Wendy Jo New got hooked after her first course at Metalwerx seven years ago. Now, at 45, she’s torn between her educational consulting business and going “full force” into jewelry making.

“For as long as I can remember, I was always interested in gemstones and unique jewelry, but it never was my goal in college or business,” says New, who was a senior national policy specialist for Title I in Washington, D.C. When she moved to Massachusetts, she became a consultant. Then one day she spotted an ad in the Boston Globe for beginning silversmithing at Metalwerx, and lightning struck.

Today, New sells her jewelry at shows, has a Web site, and rents studio space at Metalwerx; she says she doesn’t want to keep blow torches around the house with two teenagers at home. “Plus, it gives me a place to go, as if [it were] an office.”

Will Work for Jewelry

A series of “box” rings made by students of the Revere Academy of Jewelry Arts; photo by Christine Dhein.

Jewelry making, as a profession, is in flux. With more jobs going abroad, the market is shrinking. Bench jewelry, in particular, never paid as well as comparable professions. However, today, the industry continues to attract women, who have always been willing to work for less pay.

“Women are more interested in [jewelry making] as a job than men are,” says Dee Huth, founder of the California Institute of Jewelry Training (CIJT) in Carmichael, California. When she created her school in 1979, “There was a need for bench jewelers. . . . In the beginning, it was 50 percent male, 50 percent female. . . . The problem is the starting wage was not good; it was $5 an hour and $6 an hour with training. The employer expected the student to have all the skills necessary to be a full-fledged journeyman. So they paid their dues and continued at low wages,” says Huth. “[Jewelry making] became a desire of women, who were willing to work for less. . . . More and more, the shift went to women. Today, jewelers still don’t make the same as apprentice plumbers, laborers, or construction [workers].”

TOP: A pair of granulated silver earrings with synthetic star sapphires by Pam August, a student at the Fredericka Kulicke School of Jewelry Art. ABOVE: August modeling the earrings; photos courtesy Fredericka Kulicke.

Janet Bailey, 42, retrained at CIJT when a serious leg injury ended her career at a warehouse — and found her life’s work.

“I couldn’t believe there was a school here that could teach me what I always wanted to do. It was magic,” says Bailey. Bailey fell in love with jewelry making in high school when she took a class on lost-wax casting. But her father said it wasn’t a profession for women, and besides, it didn’t pay much. So she went to college, married, had children, and worked in a warehouse until she was sent to CIJT for retraining.

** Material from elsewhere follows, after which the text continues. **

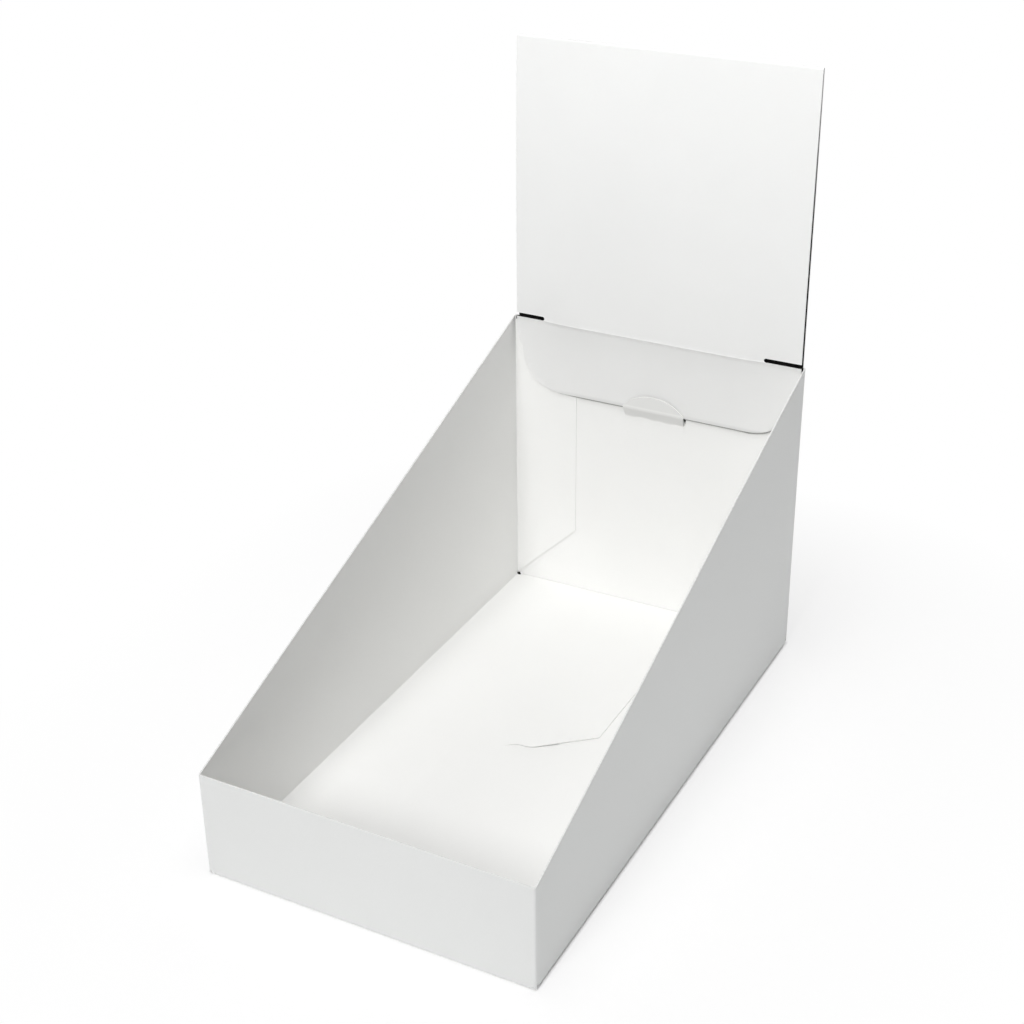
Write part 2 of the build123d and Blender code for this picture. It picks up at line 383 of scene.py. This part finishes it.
def crease_share(point):
    """How much of the crease's push a point of the front panel or the tuck flap gets."""
    inset = half_depth - point.y
    far, near = front_panel_zone
    if not near < inset < far or abs(point.x) > half_width - crease_side_margin:
        return 0.0
    rise = point.z - crease_z
    level = 1 - (rise / crease_above if rise > 0 else -rise / crease_below)
    between = min(point.x - slit_end_left, slit_end_right - point.x)
    return max(level, 0.0) ** 2 * ease((between + slit_spread) / crease_ends)


def hinge_shift(point):
    """The ragged line of the tongue's hinge."""
    if not within(point, tongue_zone):
        return 0.0
    level = max(1 - abs(point.z - hinge_z) / hinge_height, 0.0)
    return hinge_waver * level * noise.noise(Vector((point.x / hinge_wave_length, 0, hinge_seed)))


def cut_tongue(sheet):
    """Finer cuts across the tongue, so that its hinge can waver."""
    low, high = tongue_zone
    start = low.x
    while start < high.x:
        near = [f for f in sheet.faces if within(f.calc_center_median(), tongue_zone)]
        edges = {e for f in near for e in f.edges}
        verts = {v for f in near for v in f.verts}
        bmesh.ops.bisect_plane(
            sheet,
            geom=list(verts) + list(edges) + near,
            dist=weld_distance,
            plane_co=Vector((start, 0, 0)),
            plane_no=Vector((1, 0, 0)),
        )
        start += hinge_step


def wear(sheet):
    """How rubbed the board is at each point, and how much painted shade or painted highlight it
    gets.
    """
    layer = sheet.verts.layers.float.new("fold")
    for vert in sheet.verts:
        turns = [
            e.calc_face_angle(0.0)
            for e in vert.link_edges
            if e.is_manifold and e.calc_face_angle(0.0) < fold_angle
        ]
        vert[layer] = min(max(turns, default=0.0) / rubbed_angle, 1.0)
    layer = sheet.verts.layers.float.new("shade_and_highlight_paint")
    for vert in sheet.verts:
        vert[layer] = shade_and_highlight_paint_at(vert.co)


def mark_sharp(sheet):
    """Smooth shading over the folds, sharp at the cut edges."""
    sheet.normal_update()
    for face in sheet.faces:
        face.smooth = True
    for edge in sheet.edges:
        edge.smooth = edge.is_manifold and edge.calc_face_angle() < smooth_angle


def board_piece():
    """The sheet as it is seen, in the node's place."""
    sheet = welded_sheet(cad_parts[NODE])
    cut_grid(sheet)
    cut_tongue(sheet)
    name_sides(sheet)
    wear(sheet)
    for vert in sheet.verts:
        vert.co = bend(vert.co)
    bmesh.ops.dissolve_degenerate(sheet, dist=sliver_length, edges=sheet.edges[:])
    painted_shade_webs(sheet)
    mark_sharp(sheet)
    mesh = bpy.data.meshes.new("folded_sheet")
    sheet.to_mesh(mesh)
    sheet.free()
    for material in (coated_board(), plain_board(), cut_board(), painted_gap_shade()):
        mesh.materials.append(material)
    piece = bpy.data.objects.new("folded_sheet", mesh)
    bpy.context.scene.collection.objects.link(piece)
    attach(piece, "root")
    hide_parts(NODE)


class Shading:
    """A material's nodes, added and joined by short calls."""

    def __init__(self, name):
        self.material = bpy.data.materials.new(name)
        self.material.use_nodes = True
        self.nodes = self.material.node_tree.nodes
        self.links = self.material.node_tree.links
        self.shader = self.nodes["Principled BSDF"]
        self.place = self.add("ShaderNodeTexCoord").outputs["Object"]

    def add(self, kind, **values):
        node = self.nodes.new(kind)
        for name, value in values.items():
            setattr(node, name, value)
        return node

    def join(self, source, target):
        self.links.new(source, target)

    def stretched(self, scale):
        """Object coordinates scaled by their own factor each way."""
        mapping = self.add("ShaderNodeMapping")
        mapping.inputs["Scale"].default_value = scale
        self.join(self.place, mapping.inputs["Vector"])
        return mapping.outputs["Vector"]

    def noise(self, scale, detail=2.0, roughness=0.5, place=None):
        node = self.add("ShaderNodeTexNoise")
        node.inputs["Scale"].default_value = scale
        node.inputs["Detail"].default_value = detail
        node.inputs["Roughness"].default_value = roughness
        self.join(place or self.place, node.inputs["Vector"])
        return node.outputs["Fac"]

    def ranged(self, value, low, high, start=0.0, end=1.0):
        """The value's stretch from start to end, spread over low to high."""
        node = self.add("ShaderNodeMapRange")
        for name, number in (
            ("From Min", start),
            ("From Max", end),
            ("To Min", low),
            ("To Max", high),
        ):
            node.inputs[name].default_value = number
        self.join(value, node.inputs["Value"])
        return node.outputs["Result"]

    def attribute(self, name):
        """How much a point has of what the mesh's attribute tells."""
        return self.add("ShaderNodeAttribute", attribute_name=name).outputs["Fac"]

    def mixed(self, factor, first, second):
        """Two colours, or a socket and a colour, mixed by a factor."""
        node = self.add("ShaderNodeMix", data_type="RGBA")
        factor_input, first_input, second_input = (node.inputs[i] for i in (0, 6, 7))
        for socket, value in (
            (factor_input, factor),
            (first_input, first),
            (second_input, second),
        ):
            if isinstance(value, bpy.types.NodeSocket):
                self.join(value, socket)
            else:
                socket.default_value = value
        return node.outputs[2]

    def multiplied(self, first, second):
        node = self.add("ShaderNodeMath", operation="MULTIPLY")
        self.join(first, node.inputs[0])
        if isinstance(second, bpy.types.NodeSocket):
            self.join(second, node.inputs[1])
        else:
            node.inputs[1].default_value = second
        return node.outputs[0]

    def bump(self, height, distance, strength, before=None):
        node = self.add("ShaderNodeBump")
        node.inputs["Strength"].default_value = strength
        node.inputs["Distance"].default_value = distance
        self.join(height, node.inputs["Height"])
        if before is not None:
            self.join(before, node.inputs["Normal"])
        return node.outputs["Normal"]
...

Bailey, now a single mother, studied there for a year full time. Then she and her partner decided to start their own jewelry-making business; they got a business license and cashed in their 401(k) plans. Today, Bailey has a fully-equipped studio at home and hopes to build her own design company and jewelry store.

“All of our teachers encouraged us to dream beyond the everyday,” says Bailey. “I really went out on a limb to pursue a career. I invested my whole soul. I’ll be doing it till I can’t hold the torch in my fingers.”

Women who take jewelry making courses are also more interested than their male counterparts in starting their own businesses. Perhaps they are more likely to think outside the box, or perhaps they don’t feel the onus to get a steady paycheck.

“There are probably several explanations,” says Revere. “Women [are] discovering tools and working with their hands, which was not open to them in past generations. Also, perhaps women are more willing to trade off a bit of their paycheck in return for greater personal satisfaction in their work.

A pendant incorporating mokume gane metalwork by student Cindy Hirsch of the Clear Creek Academy of Jewelry and Metal Arts; photo by Joe Korth.

“A smaller percentage of our students are planning to enter [the industry] as bench jewelers than in the past,” continues Revere. “Now, perhaps half are thinking of employment, some self-employment, and the rest are very serious hobbyists and jewelry artists with little commercial aspiration.”

“Women are more willing to work freelance,” says Huth. “[I see] a lot of self-employed female jewelers. Many are doing home studios and making custom-order pieces for fine jewelry stores.”

Some of her female students are in their forties and fifties and have had other careers, but the “glamour of putting a studio in their home” and selling pieces “brings out the artist in them. . . . Many go into business for themselves. That’s how I started,” says Huth, who recalls opening a store in Sacramento.

After all, she concludes, “There will always be a market for the personal touch of selling jewelry.”